Indeed, our latest poll, conducted between April 6 and 8 in partnership with OnLondon, shows support for ULEZ has actually grown since September.

Altogether, 50% of Londoners now say they support the existence of the ULEZ in London, against 31% who oppose it, for a net level of support of +19%. Support is up six points since September, while opposition has fallen two points in the same period of time. Net support for the existence of the ULEZ has therefore risen 8 points.

However, support for the scheme remains lower than it was last June (before the ULEZ expansion was implemented), at which time 58% of voters supported the scheme against only 24% who opposed it.

That said, net support for the expansion of the ULEZ into Outer London has risen only slightly since September.

41% (+2) of Londoners now say they support the expansion of the ULEZ to outer London, while 35% (-3) are opposed to the expansion. Net support for the expansion (now +6%) has thus risen five points from September.

In Outer London, where the expansion has taken place, 41% (-4) now oppose and 37% (+5) support the expansion. Net opposition to the ULEZ expansion in Outer London has thus fallen from -13% then to -4% since last September.

Since the ULEZ was expanded in London last August, a plurality of 36% of Londoners say their opinion of that expansion has not changed either way. 31% say they have become more opposed to the expansion of ULEZ since last August, whereas 28% have become more supportive

An equal number of 34% of those who live in Inner London say they have either become more supportive or that their opinion has not changed either way since the expansion came into effect.

By contrast, a narrow plurality of 37% of those living in Outer London say their opinion has not changed either way, against 36% who say they have become more opposed to the expansion of London’s ULEZ since it came into effect last August.

Perceptions in London of the effectiveness of Ultra-Low Emissions Zone and its actual motive have improved slightly for the better in the past seven months.

Last September, only 42% said the introduction of ULEZ had reduced the level of air pollution and increased air quality in the capital, while a plurality (45%) thought the introduction of ULEZ has made no difference to air pollution or air quality in the city.

Now, 43% of Londoners say the introduction of ULEZ has reduced the level of air pollution and increased air quality in the city, against 41% who think it has made no difference.

Similarly, the percentage of Londoners who believe the primary purpose of the Ultra-Low Emissions Zone is to reduce air pollution is up from 44% in September to 48% now. By contrast, the percentage of those who believe the main purpose of the scheme is to raise tax revenue has fallen by five points, from 39% in September to 34% now.

In addition, there has been a marked shift since last September in Londoner’s understanding of which Mayor was responsible for first introducing ULEZ to the city.

In September, a plurality of 38% thought (correctly) that Boris Johnson was the Mayor of London who first introduced the ULEZ to London, against only 28% who thought it was Sadiq Khan.

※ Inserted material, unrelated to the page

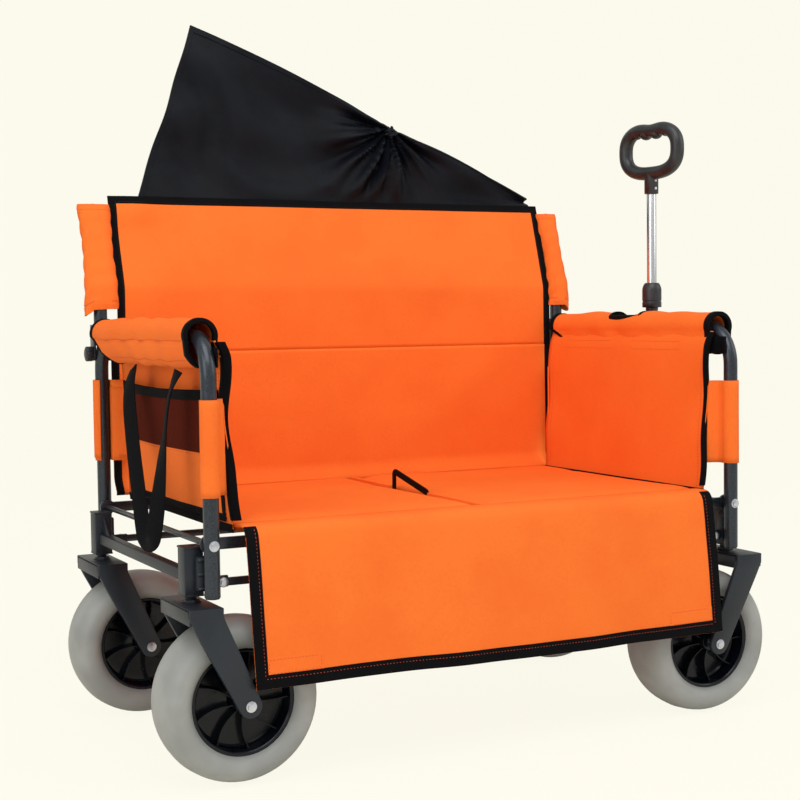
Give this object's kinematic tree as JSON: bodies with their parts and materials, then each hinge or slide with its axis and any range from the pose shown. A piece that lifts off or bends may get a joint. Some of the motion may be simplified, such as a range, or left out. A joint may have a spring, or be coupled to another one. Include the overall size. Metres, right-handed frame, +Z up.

Now, after a relentless campaign by the Conservatives to tie the incumbent Mayor to the scheme and its recent expansion, 40% of Londoners now wrongly believe it was Sadiq Khan who first introduced the ULEZ to London, against only 26% who think it was the Mayor who actually introduced it, Boris Johnson.

With the Mayoral Election days away, a small plurality (27%) of Londoners now say they would be most likely to vote for the candidate who would keep ULEZ at its new expanded boundaries. That figure is unchanged from last September.

24% would be most likely to support a candidate who would return ULEZ to its previous boundaries in Inner London, while 21% would be most likely to vote for a candidate who would abolish the ULEZ altogether, tentatively suggesting a plurality anti-ULEZ vote.

But regardless of which ULEZ position they would be most likely to vote for, only a small number of London voters appear set to have their votes determined by this issue in the Mayoral Election.

As our polling has made clear, Londoners are more concerned about other issues affecting their city, with ‘transport/car policies’ ranking only ninth in order of importance when Londoners are asked which issue would determine their vote at the election

In short, the backlash against the expansion of the ULEZ scheme which Conservatives hoped might power them to victory in the Mayoral Election has failed to materialise. Instead, the issue has faded from public consciousness, and support for both the scheme and its expansion has slightly risen since last September.